Alimentos “zero gordura trans” na verdade podem conter a substância

O Idec (Instituto de Defesa do Consumidor) divulgou recentemente um alerta sobre a gordura trans, a mais associada a problemas cardiovasculares e de saúde em geral. Em parceria com a Universidade de São Paulo, a entidade avaliou milhares de alimentos industrializados e concluiu que uma parte considerável contém a substância mesmo quando alega ser “zero trans” na embalagem.

Ela foi encontrada em 18,7% dos 11 mil produtos estudados, mas só 7,4% do total identificou sua presença. Portanto, menos da metade dos itens que contam com essa molécula em sua composição a acusam explicitamente no rótulo.

Entre os que declararam ser isentos do ingrediente, 11% dos salgadinhos, 9% de produtos de panificação e 8,4% dos biscoitos na verdade carregavam ao menos um pouco de gordura trans. A investigação foi feita em 2017 e o artigo científico está em revisão no momento.

Cabe destacar que essa aparente discrepância é prevista na nossa regulamentação. De acordo com a Agência Nacional de Vigilância Sanitária (Anvisa), produtos com até 0,2 grama (g) de gordura trans por porção podem alegar ter 0g na tabela nutricional, aquela que informa a quantidade de cada macronutriente segundo a ingestão diária recomendada. Já os que possuem até 0,1g por porção podem dizer que são “zero” ou “não contém” o ingrediente.

A quantidade pode ser pequena, mas preocupa
A indústria alimentícia brasileira já reduziu nos últimos anos o teor de gordura trans utilizada em seus processos. Mesmo assim, ela continua sendo empregada. “Os fabricantes não estão errados, assim por dizer. Eles seguem a legislação vigente, só que as pessoas comem muito mais do que a porção indicada no rótulo”, destaca a nutricionista Regina Pereira, da Sociedade de Cardiologia do Estado de São Paulo (Socesp).
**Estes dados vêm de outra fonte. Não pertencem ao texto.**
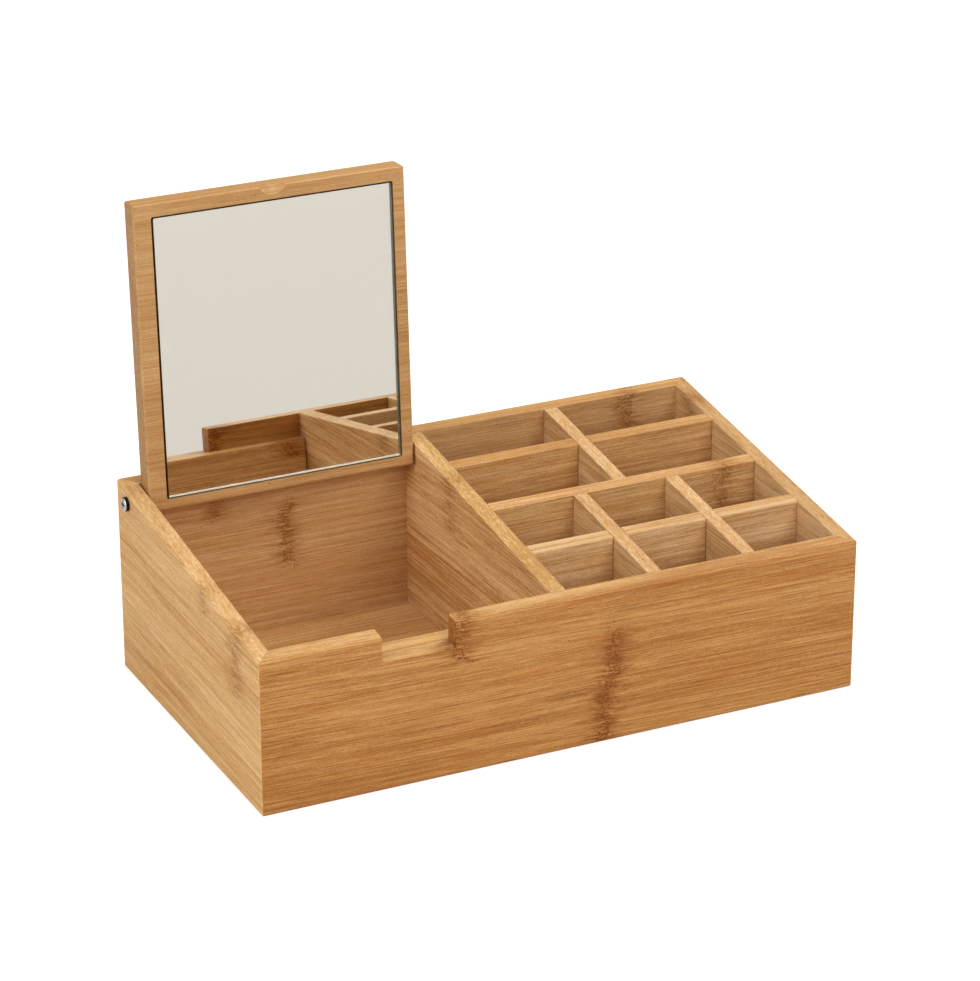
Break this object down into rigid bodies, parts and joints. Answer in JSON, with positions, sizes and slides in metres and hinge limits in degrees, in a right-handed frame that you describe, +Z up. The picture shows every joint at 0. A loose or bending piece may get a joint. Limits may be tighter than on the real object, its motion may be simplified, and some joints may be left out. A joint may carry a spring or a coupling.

Ou seja, parece pouco que haja 0,1g de gordura trans escondida em uma bolacha, mas o problema é que essa quantia está em uma única porção, não no pacote inteiro. No caso dos biscoitos recheados, por exemplo, uma porção via de regra equivale a três unidades.

Além disso, outros alimentos que mastigamos durante o dia podem conter essa inimiga da saúde. Aí, de pouco em pouco, acabamos nos enchendo dela.

“A gordura trans é muito barata e amplamente utilizada em barrinhas de cereal, balas, bolachas, sorvetes, salgadinhos, margarinas e até para fazer frituras vendidas a preços baixos na rua, como as coxinhas de um real”, destaca Regina. Nesse caso, é usada por ser estável e facilmente reaproveitada.

Como esse composto não é essencial ao organismo, não existe um nível recomendado de sua ingestão. Ou seja, quanto menos, melhor.

A Organização Mundial da Saúde (OMS) estipula que esse ingrediente não deve responder por mais de 1% das calorias totais de uma dieta. Se o indivíduo come 2 mil calorias ao dia, poderia ingerir até 2g de gordura trans ao dia.

“Para ter ideia, 25 gramas de biscoito de polvilho de algumas marcas já quase atingem essa quantidade” calcula Regina.

Como então detectar a gordura trans nos alimentos?

Não é tão simples, porque a tabela nutricional pode indicar 0g – e ela não está evidente mesmo na lista de ingredientes. O jeito é ler com atenção essa relação de itens utilizados no produto, ficando de olho em termos que denunciam sua presença. Quais?

“Qualquer coisa que leve a palavra hidrogenada, independentemente de ser óleo ou gordura, é trans”, ensina a Regina. Outras palavras podem indicar a presença dela (embora nem sempre isso seja verdade). São eles: margarina, creme vegetal e gordura vegetal.

Uma preocupação global

A Organização Mundial da Saúde tem como meta eliminar as gorduras trans da indústria alimentícia até 2023. Em maio de 2019, a entidade lançou um alerta sobre o assunto. Segundo a OMS, 110 países ainda não tomaram qualquer atitude para ao menos reduzir a concentração desse composto nas comidas processadas, o que deixa mais de 5 bilhões de pessoas expostas aos perigos de seu excesso.

Dinamarca, Estados Unidos, Chile e Tailândia estão entre as nações que já adotaram políticas que restringem ou banem de vez a trans das fábricas. Alguns desses locais já parecem sentir na prática a redução das mortes por doenças cardiovasculares.

No Brasil, a Anvisa discute atualmente formas de coibir o uso e pode em breve realizar uma audiência pública sobre o tema.